MANILA, Philippines — Disagreements with how the Duterte administration is handling the coronavirus pandemic prompted Dr. Anthony Leachon to quit his post as adviser on Wednesday, joining a number of top officials who left the government over a much-criticized strategy in confronting the outbreak.
“I left due to my differences with DOH (Department of Health) policies e.g. lack of sense of urgency, problems in COVID-19 data management, and transparency in communication process,” Leachon said in an online exchange with Philstar.com.
“I have to align with my true north,” he added.
Leachon’s departure came days after he went public to say that the interagency task force on emerging infectious diseases (IATF), the policymaking body during the pandemic chaired by Duque, was “losing focus” on how to stop the spread of the virus which so far has infected 27,000 nationwide.
That apparently did not sit well with some of his colleagues. In an interview with CNN Philippines shortly after he announced his departure on Facebook, Leachon said he thought he was “asked to resign” after he criticized IATF’s management of the disease.
"Dr. Leachon's preemptive releases of some information prior to official announcement jeopardized the communication efforts of the IATF and NTF and caused unwarranted misundestanding between two entities that shoul be working together," said Carlito Galvez Jr., chief implementer at the National Task Force on COVID-19, in a statement responding to Leachon's resignation.
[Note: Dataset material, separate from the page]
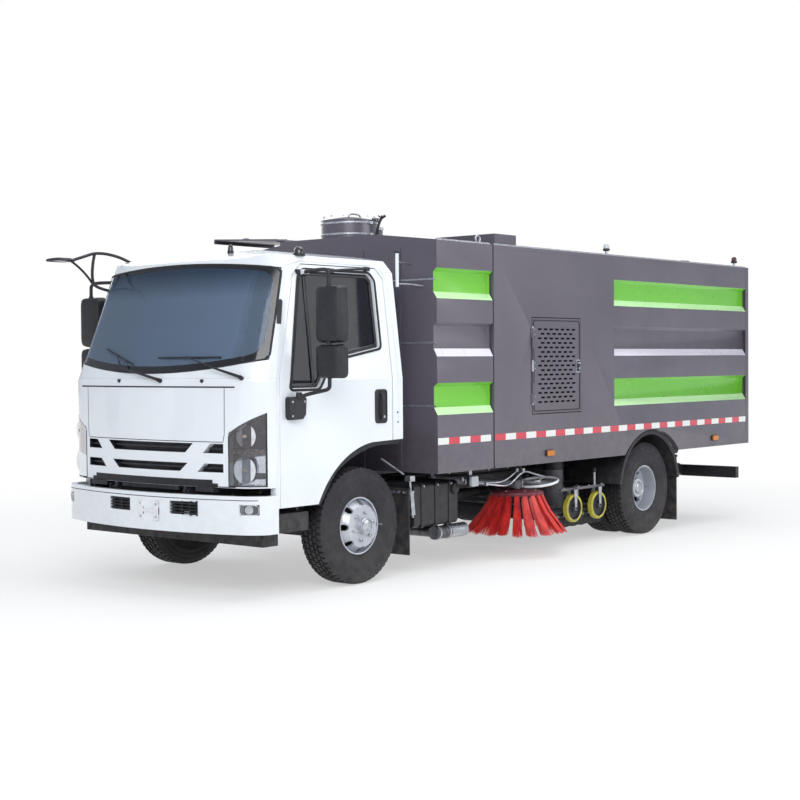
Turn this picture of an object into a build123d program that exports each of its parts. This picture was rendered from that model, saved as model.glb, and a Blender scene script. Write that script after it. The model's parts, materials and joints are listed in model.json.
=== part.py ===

"He has been cautioned but remained deaf to collegial advice. Constructive criticism among colleagues is most welcome to assure improvement, but this should have been done internally to maintain unity of effort," he added.
Health Secretary Francisco Duque III has not responded to request for comment as of this posting.
As it is, the embattled Duque has been on hot water since March when the government belatedly took seriously the threat of the coronavirus disease-2019 (COVID-19) pandemic, which was initially downplayed with refusal to put up all-encompassing travel restrictions in January and February.
The problems, and criticisms against Duque and IATF, have since shifted from the lack of testing capabilities, insufficient personal protective equipment for health workers, and an apparent overreliance on lockdowns to control the outbreak. To date, the government is still struggling to meet its target 30,000 tests a day, although 1.32 million PPEs were already distributed to hospitals nationwide.
But Duque’s and DOH’s shortcomings appears to have not escaped the Ombudsman’s eye. Just hours before Leachon’s announcement, Ombudsman Samuel Martires said he created two teams to probe alleged DOH’s lapses, including delays in PPE procurement, rising deaths and infections of health workers, inaction in the release of compensation to infected workers, and delayed reporting COVID-19 cases.
Duque, who has enjoyed the backing of President Duterte despite criticisms, said he welcomes the investigation.
For his part, Galvez said while transparency on COVID-19 response is a "primary objective," decisions must be first set firmly before announcements are made "to derive the best decision that will serve the common good."
Leachon was not the first official who quit his job during the pandemic due to differences with the government’s approach to the lingering health crisis.
Last April, Ernesto Pernia abandoned his position as secretary of the National Economic and Development Authority (NEDA) due to personal reasons “and partly to differences in development philosophy” with the economic managers.
While he did not go into specifics, Pernia’s resignation was highly attributed to his preference to reopen the economy from stringent lockdowns sooner than most of his colleagues would have wanted.
Earlier this month, President Duterte also suddenly accepted a once-thought shelved resignation of Eliseo Rio Jr. from the Department of Information and Communications Technology. Surprised by the president’s decision, Rio later said he was “eased out” of DICT for raising privacy concerns over the government’s decision to tap StaySafe, a privately-developed app for its contact tracing efforts.
Pernia was immediately replaced by Karl Kendrick Chua, formerly a finance undersecretary, at the NEDA. Rio, meanwhile, was succeeded by singer RJ Jacinto at the DICT.